I met Jim Robinson in 1955 as a Williams College student. I went to work camps at the two camps he ran in Winchester, NH, and worked at Camp Rabbit Hollow during the summer of 1956. The experience was more major for me than anything previous. It made me fully committed to the inherent universalism I now believe we all possess. It made me color-blind. I never went through any liberal guilt or political correctness phase. I simply accepted people as people and that truth was validated by my relationships then and since then. The experience meant that, by a process of elimination, I was unable to avoid the conclusion that I should go on to Union Theological Seminary. I did not know Jim as pastor of the Church of the Master but as a man who had become one of the most influential persons ever on the college circuit, having the same effect on countless others as he had on me. I believe Jim did more for the civil rights movement than many who are properly celebrated today. He was a bridge figure.  My impressions of Jim's Church in Harlem were formed largely in recent years when I looked into its history. Jim came there as a Union Seminary graduate who was encouraged by Harry Emerson Fosdick to take on the revival of the parish. He succeeded and earned nationwide recognition as a preacher and pastor. My going to Williams was a major decision. Once there I was seriously alienated from the place.
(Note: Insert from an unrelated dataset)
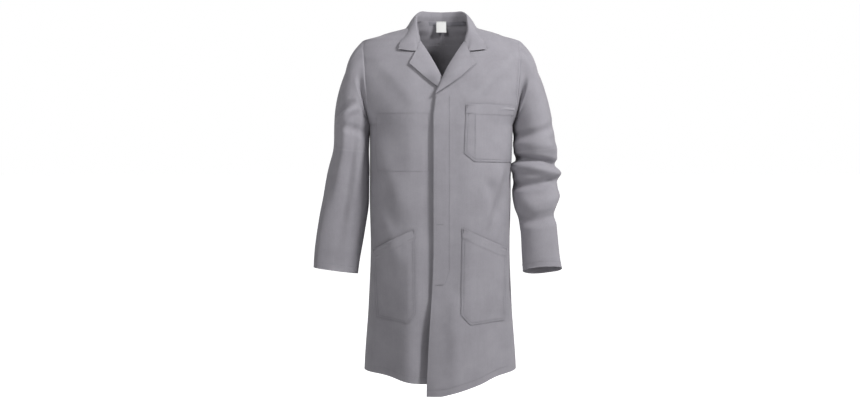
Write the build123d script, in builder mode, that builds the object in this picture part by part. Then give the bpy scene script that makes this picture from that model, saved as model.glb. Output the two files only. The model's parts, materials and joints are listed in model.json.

The move toward Jim and his way of other-centered service and justice appealed to me. I eventually resigned my fraternity and lived with the then-Williams chaplain Bill Coffin and his wide Eva Rubenstein. Their house was shot up by irate fraternity members. They narrowly missed Amy Coffin who had recently joined the family as their first child.

It can be said that these years at Williams confirmed the course I have been on since.